In a recent job development seminar, Cary was reminded by over 40
Employment Specialists working in a community of 6 million people,
that HR staff complain regularly that someone from a human services
agency is always knocking on their door. These developers suffer from
Big Sign Syndrome. That is, they are the ones driving the town’s
commercial strip, pulling into the lot of every corporate chain store,
and seeking ready-made jobs. Over the course of a year, every agency
visits every store. Of course, the small businesses, many hidden from
view and requiring a networking effort to crack open, remain beyond
the view of these “job cruisers,” they often have no set
application method, they hire based on word-of-mouth, and a written
job description can be a rarity.
The Small Business Fix
Getting off Main Street may be the most obvious fix for Big Sign Syndrome.
But, getting onto Elm Street sometimes requires a network.
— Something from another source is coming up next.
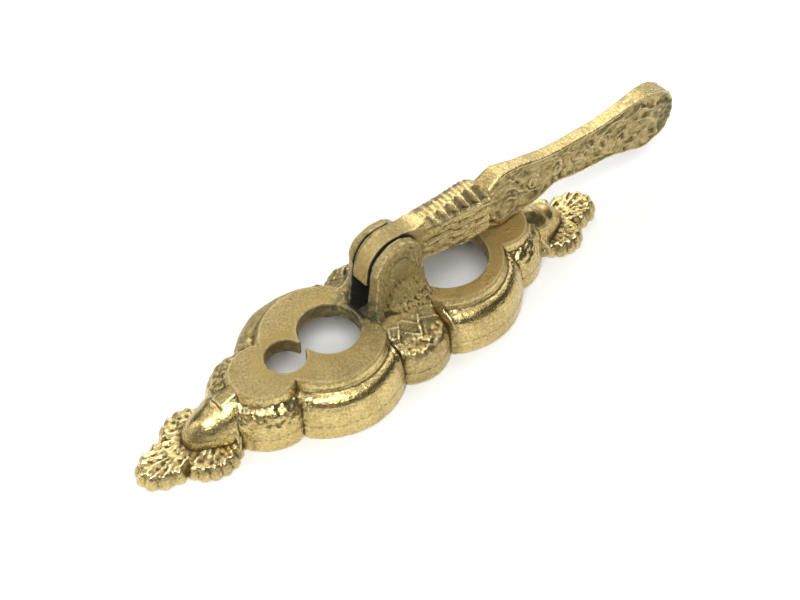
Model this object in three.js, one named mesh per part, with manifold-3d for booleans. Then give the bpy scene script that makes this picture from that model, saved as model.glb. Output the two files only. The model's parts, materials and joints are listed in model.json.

Those are
easy enough to develop of course, and involve at least a few of these
items:
- Using a Board of Directors member to get a lunch
or an informational interview with small business
owners they know who might have employment opportunities
related to the interests of a job seeker;
- Joining a Service Club (the Lions, Rotary, the Chamber) and getting
to know the diversity of business and industry in the local community;
- Completing a relationship map with others in the agency to identify
staff family and friends who own or work for local businesses;
- Completing a relationship map with families and consumers to identify
in which local companies they spend their money for goods and services,
and what family members either own businesses themselves or can serve
as the entrée into businesses they frequent or work for;
- Identifying the suppliers of the many goods and services the rehabilitation
agency buys and enlisting them as employers or as connectors to other
potential employers in their networks.
Having identified smaller employers who may fit the employment needs
of specific consumers is just one step in curing Big Sign Syndrome
though. Because many small businesses are under-capitalized and surviving
on limited profit margins, a job creation approach is often required
to create jobs or intrigue employers. In fact, breaking the cycle of
entry level employment for people with disabilities generally mandates
a creative re-thinking of positions and opportunities. The typical
scenario for people with significant disabilities is part-time, minimum
wage jobs for a lifetime. One successful approach we’ve used
for years now is Resource Ownership. This approach recognizes that
small business could sell more goods, better satisfy customers, or
increase market share by adding a person with particular talents or
technology. For instance, a baker we worked with recently heard customers
complaining that they could not buy an espresso to go with their fresh
Danish. The baker simply couldn’t afford a $4000 espresso-maker.
But, a young lady itching to go to work in a coffee shop, through a
Customized Employment project in Georgia and some Vocational Rehabilitation
dollars, was able to purchase the machine and create a new position
within the company. This mutually beneficial approach helped a struggling
entrepreneur and created a career track based on an individual’s
work preferences. And, happy customers mean more business, which means
higher wages all around.
In this case, the espresso machine is the same lever that a college
degree or a welding certificate represents for other job seekers. Having
exploitable resources, whether it be brain-power or a color Xerox machine
that boosts customer satisfaction at the local copy shop, is critical
to creating jobs a few rungs up the career ladder from entry-level.
Resource Ownership is simply the concept of acquiring materials, equipment,
or skills that an employer uses to make a profit. For instance, many
people spend $50,000 or more on a college degree, and that degree is
a symbol of exploitable resources. Employers reason that they can profit
from a graduate’s intellect so people with degrees get hired.
In essence, the graduate gives the employer that degree in trade for
wages. The same occurs when a truck driver who owns a tractor-trailer
applies for a hauling job. Without the trucking equipment, the trucker
is possibly forced to face unemployment, or a less satisfactory, lower
paying trucking job in which the employer has to buy the equipment.
The point is that people have to have exploitable resources to get
a good job, and by putting the means of production in the hands of
people with disabilities, it makes them more employable.
IBM and Boeing can afford their own equipment, and negotiating these
job creations in companies of this size will likely end in a bureaucratic
tangle of policy and regulation. Small business is the perfect place
for job creation strategies such as this, however, because the job
developer and job seeker are likely dealing with the owner or manager,
there are few, if any, layers of approval to be navigated, and management
is less likely to change and reverse previous hiring decisions. A small
business owner can also see immediate results in the bottom-line by
adding valuable products or services, and employers still tell us that
they enjoy creating jobs for people. Giving back to the community by
employing one’s neighbors is one of the joys of owning a business.
Conclusion
This article is limited in scope, but does point out that with literally
millions of small businesses across the country, no job developer should
ever run out of employer prospects for any sort of job seeker’s
dreams. Driving down Klements Lane, no outsider would ever guess that
so many opportunities for job creation exist. There are thousands of
miles of country roads, inner-city avenues, and suburban cul-de-sacs
that hold a potential job match . Get off the strip and start looking
for the small-sign/no-sign shops that fuel this American economy.